===== Dataset extract =====
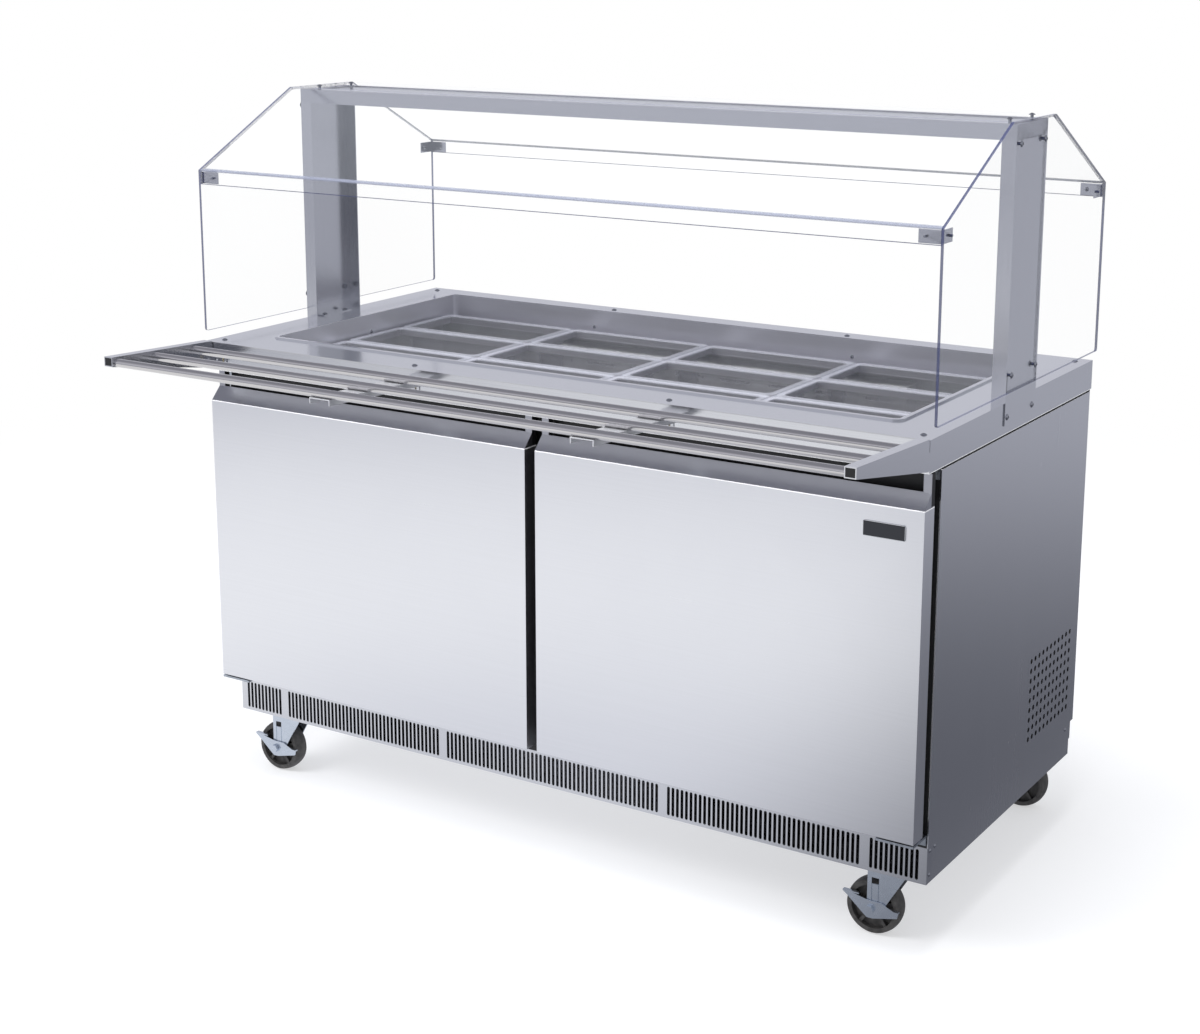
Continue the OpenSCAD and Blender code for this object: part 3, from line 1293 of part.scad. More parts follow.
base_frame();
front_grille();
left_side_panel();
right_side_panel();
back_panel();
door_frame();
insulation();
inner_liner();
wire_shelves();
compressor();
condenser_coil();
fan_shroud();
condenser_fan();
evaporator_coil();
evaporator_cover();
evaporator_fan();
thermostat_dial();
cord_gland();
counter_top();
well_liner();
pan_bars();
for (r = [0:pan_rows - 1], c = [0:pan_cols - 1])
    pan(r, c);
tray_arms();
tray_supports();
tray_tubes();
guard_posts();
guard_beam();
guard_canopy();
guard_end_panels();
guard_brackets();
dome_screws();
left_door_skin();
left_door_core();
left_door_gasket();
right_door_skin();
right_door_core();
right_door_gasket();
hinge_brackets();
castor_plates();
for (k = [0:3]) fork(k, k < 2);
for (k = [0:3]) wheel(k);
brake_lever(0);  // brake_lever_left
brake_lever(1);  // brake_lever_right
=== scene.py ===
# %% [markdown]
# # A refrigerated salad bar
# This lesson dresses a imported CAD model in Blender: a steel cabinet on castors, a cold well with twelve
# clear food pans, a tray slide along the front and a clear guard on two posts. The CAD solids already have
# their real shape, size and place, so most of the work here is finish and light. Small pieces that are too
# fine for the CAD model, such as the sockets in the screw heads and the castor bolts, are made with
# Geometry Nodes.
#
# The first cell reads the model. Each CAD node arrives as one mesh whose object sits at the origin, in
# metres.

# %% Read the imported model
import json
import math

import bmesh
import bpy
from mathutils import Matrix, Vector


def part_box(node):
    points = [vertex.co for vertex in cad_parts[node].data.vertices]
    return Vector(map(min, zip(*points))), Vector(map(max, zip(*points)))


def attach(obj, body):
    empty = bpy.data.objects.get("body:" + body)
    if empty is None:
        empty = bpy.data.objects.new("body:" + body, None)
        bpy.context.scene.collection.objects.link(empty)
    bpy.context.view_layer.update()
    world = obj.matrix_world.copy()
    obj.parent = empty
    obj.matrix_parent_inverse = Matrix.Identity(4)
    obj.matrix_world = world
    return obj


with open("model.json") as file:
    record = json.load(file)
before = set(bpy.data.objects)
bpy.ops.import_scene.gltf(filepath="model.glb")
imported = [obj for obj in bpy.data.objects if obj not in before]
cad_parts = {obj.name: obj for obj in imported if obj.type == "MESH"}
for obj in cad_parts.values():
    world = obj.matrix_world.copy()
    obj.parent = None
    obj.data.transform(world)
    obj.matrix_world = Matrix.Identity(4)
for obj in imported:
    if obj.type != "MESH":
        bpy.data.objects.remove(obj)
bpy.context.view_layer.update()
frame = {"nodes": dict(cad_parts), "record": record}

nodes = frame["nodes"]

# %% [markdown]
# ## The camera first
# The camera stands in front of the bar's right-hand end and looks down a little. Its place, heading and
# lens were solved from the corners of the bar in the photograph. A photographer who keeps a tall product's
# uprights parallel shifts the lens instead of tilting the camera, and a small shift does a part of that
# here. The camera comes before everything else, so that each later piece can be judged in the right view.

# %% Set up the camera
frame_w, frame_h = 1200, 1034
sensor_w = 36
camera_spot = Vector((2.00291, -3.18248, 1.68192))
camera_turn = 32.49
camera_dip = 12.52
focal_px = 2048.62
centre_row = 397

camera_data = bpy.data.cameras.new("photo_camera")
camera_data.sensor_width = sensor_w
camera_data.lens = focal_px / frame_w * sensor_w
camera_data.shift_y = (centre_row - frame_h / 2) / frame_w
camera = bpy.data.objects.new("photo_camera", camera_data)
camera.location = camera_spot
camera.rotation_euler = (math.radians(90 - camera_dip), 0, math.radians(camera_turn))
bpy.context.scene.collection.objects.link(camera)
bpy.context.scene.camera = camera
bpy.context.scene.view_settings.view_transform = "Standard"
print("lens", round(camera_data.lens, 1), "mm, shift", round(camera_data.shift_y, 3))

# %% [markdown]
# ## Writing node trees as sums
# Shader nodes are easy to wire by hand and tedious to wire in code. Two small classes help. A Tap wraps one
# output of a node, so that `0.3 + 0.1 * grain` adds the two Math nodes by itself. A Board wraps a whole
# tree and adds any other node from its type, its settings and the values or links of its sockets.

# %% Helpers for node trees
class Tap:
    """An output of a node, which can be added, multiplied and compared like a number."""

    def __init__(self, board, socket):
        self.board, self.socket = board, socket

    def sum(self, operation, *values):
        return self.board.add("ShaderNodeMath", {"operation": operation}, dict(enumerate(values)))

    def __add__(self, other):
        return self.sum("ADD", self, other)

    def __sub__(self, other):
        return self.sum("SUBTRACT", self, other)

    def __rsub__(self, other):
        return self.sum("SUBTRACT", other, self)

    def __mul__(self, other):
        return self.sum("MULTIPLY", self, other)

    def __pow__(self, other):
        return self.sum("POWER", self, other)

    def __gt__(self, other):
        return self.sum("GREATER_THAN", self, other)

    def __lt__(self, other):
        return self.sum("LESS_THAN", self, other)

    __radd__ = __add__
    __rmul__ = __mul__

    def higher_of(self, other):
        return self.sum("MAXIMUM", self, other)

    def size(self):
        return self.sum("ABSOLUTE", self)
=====
Job. Take the listing above and write it out again exactly.

Solution for this problem.
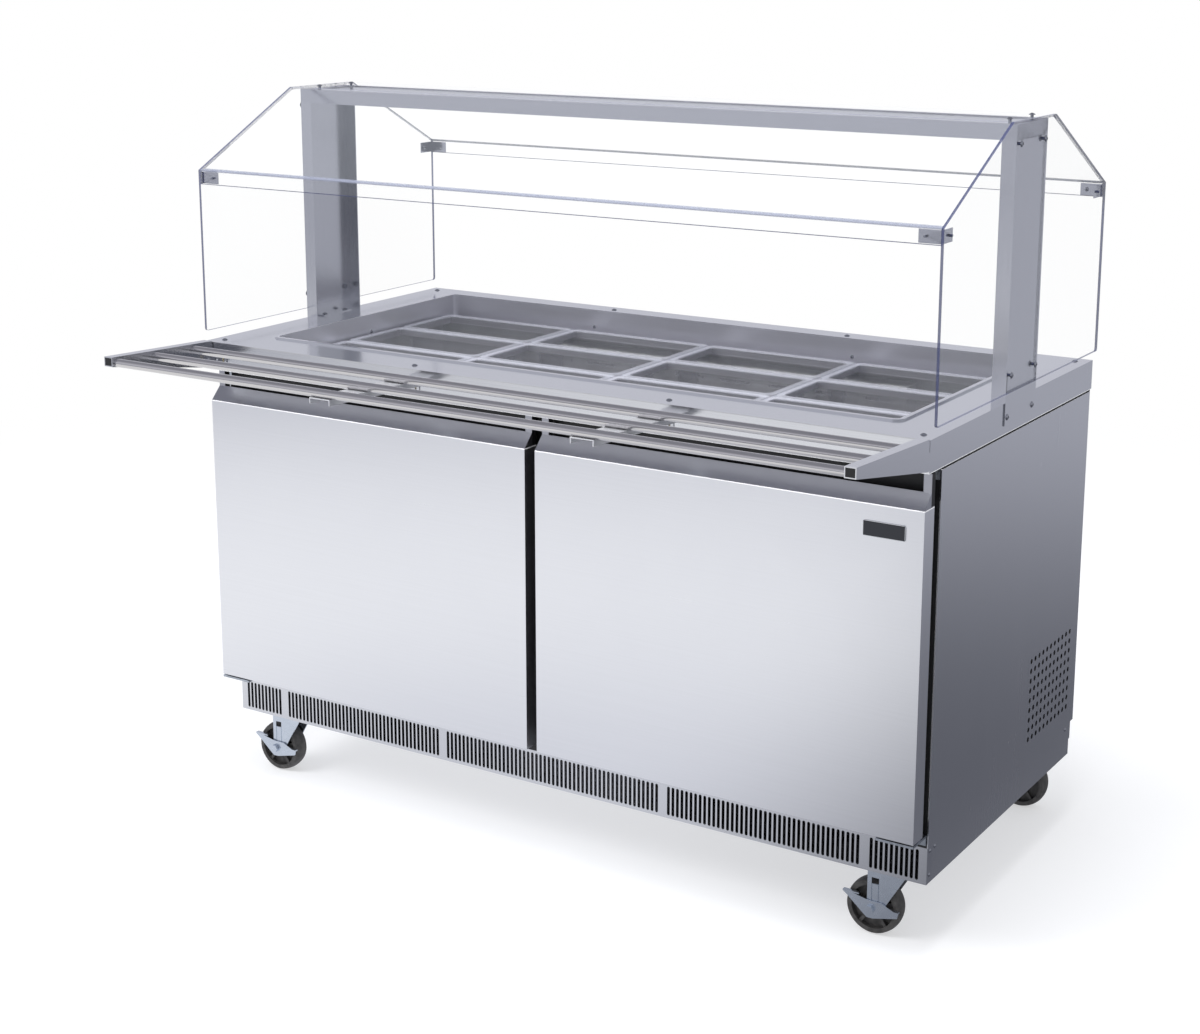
Continue the OpenSCAD and Blender code for this object: part 3, from line 1293 of part.scad. More parts follow.
base_frame();
front_grille();
left_side_panel();
right_side_panel();
back_panel();
door_frame();
insulation();
inner_liner();
wire_shelves();
compressor();
condenser_coil();
fan_shroud();
condenser_fan();
evaporator_coil();
evaporator_cover();
evaporator_fan();
thermostat_dial();
cord_gland();
counter_top();
well_liner();
pan_bars();
for (r = [0:pan_rows - 1], c = [0:pan_cols - 1])
    pan(r, c);
tray_arms();
tray_supports();
tray_tubes();
guard_posts();
guard_beam();
guard_canopy();
guard_end_panels();
guard_brackets();
dome_screws();
left_door_skin();
left_door_core();
left_door_gasket();
right_door_skin();
right_door_core();
right_door_gasket();
hinge_brackets();
castor_plates();
for (k = [0:3]) fork(k, k < 2);
for (k = [0:3]) wheel(k);
brake_lever(0);  // brake_lever_left
brake_lever(1);  // brake_lever_right
=== scene.py ===
# %% [markdown]
# # A refrigerated salad bar
# This lesson dresses a imported CAD model in Blender: a steel cabinet on castors, a cold well with twelve
# clear food pans, a tray slide along the front and a clear guard on two posts. The CAD solids already have
# their real shape, size and place, so most of the work here is finish and light. Small pieces that are too
# fine for the CAD model, such as the sockets in the screw heads and the castor bolts, are made with
# Geometry Nodes.
#
# The first cell reads the model. Each CAD node arrives as one mesh whose object sits at the origin, in
# metres.

# %% Read the imported model
import json
import math

import bmesh
import bpy
from mathutils import Matrix, Vector


def part_box(node):
    points = [vertex.co for vertex in cad_parts[node].data.vertices]
    return Vector(map(min, zip(*points))), Vector(map(max, zip(*points)))


def attach(obj, body):
    empty = bpy.data.objects.get("body:" + body)
    if empty is None:
        empty = bpy.data.objects.new("body:" + body, None)
        bpy.context.scene.collection.objects.link(empty)
    bpy.context.view_layer.update()
    world = obj.matrix_world.copy()
    obj.parent = empty
    obj.matrix_parent_inverse = Matrix.Identity(4)
    obj.matrix_world = world
    return obj


with open("model.json") as file:
    record = json.load(file)
before = set(bpy.data.objects)
bpy.ops.import_scene.gltf(filepath="model.glb")
imported = [obj for obj in bpy.data.objects if obj not in before]
cad_parts = {obj.name: obj for obj in imported if obj.type == "MESH"}
for obj in cad_parts.values():
    world = obj.matrix_world.copy()
    obj.parent = None
    obj.data.transform(world)
    obj.matrix_world = Matrix.Identity(4)
for obj in imported:
    if obj.type != "MESH":
        bpy.data.objects.remove(obj)
bpy.context.view_layer.update()
frame = {"nodes": dict(cad_parts), "record": record}

nodes = frame["nodes"]

# %% [markdown]
# ## The camera first
# The camera stands in front of the bar's right-hand end and looks down a little. Its place, heading and
# lens were solved from the corners of the bar in the photograph. A photographer who keeps a tall product's
# uprights parallel shifts the lens instead of tilting the camera, and a small shift does a part of that
# here. The camera comes before everything else, so that each later piece can be judged in the right view.

# %% Set up the camera
frame_w, frame_h = 1200, 1034
sensor_w = 36
camera_spot = Vector((2.00291, -3.18248, 1.68192))
camera_turn = 32.49
camera_dip = 12.52
focal_px = 2048.62
centre_row = 397

camera_data = bpy.data.cameras.new("photo_camera")
camera_data.sensor_width = sensor_w
camera_data.lens = focal_px / frame_w * sensor_w
camera_data.shift_y = (centre_row - frame_h / 2) / frame_w
camera = bpy.data.objects.new("photo_camera", camera_data)
camera.location = camera_spot
camera.rotation_euler = (math.radians(90 - camera_dip), 0, math.radians(camera_turn))
bpy.context.scene.collection.objects.link(camera)
bpy.context.scene.camera = camera
bpy.context.scene.view_settings.view_transform = "Standard"
print("lens", round(camera_data.lens, 1), "mm, shift", round(camera_data.shift_y, 3))

# %% [markdown]
# ## Writing node trees as sums
# Shader nodes are easy to wire by hand and tedious to wire in code. Two small classes help. A Tap wraps one
# output of a node, so that `0.3 + 0.1 * grain` adds the two Math nodes by itself. A Board wraps a whole
# tree and adds any other node from its type, its settings and the values or links of its sockets.

# %% Helpers for node trees
class Tap:
    """An output of a node, which can be added, multiplied and compared like a number."""

    def __init__(self, board, socket):
        self.board, self.socket = board, socket

    def sum(self, operation, *values):
        return self.board.add("ShaderNodeMath", {"operation": operation}, dict(enumerate(values)))

    def __add__(self, other):
        return self.sum("ADD", self, other)

    def __sub__(self, other):
        return self.sum("SUBTRACT", self, other)

    def __rsub__(self, other):
        return self.sum("SUBTRACT", other, self)

    def __mul__(self, other):
        return self.sum("MULTIPLY", self, other)

    def __pow__(self, other):
        return self.sum("POWER", self, other)

    def __gt__(self, other):
        return self.sum("GREATER_THAN", self, other)

    def __lt__(self, other):
        return self.sum("LESS_THAN", self, other)

    __radd__ = __add__
    __rmul__ = __mul__

    def higher_of(self, other):
        return self.sum("MAXIMUM", self, other)

    def size(self):
        return self.sum("ABSOLUTE", self)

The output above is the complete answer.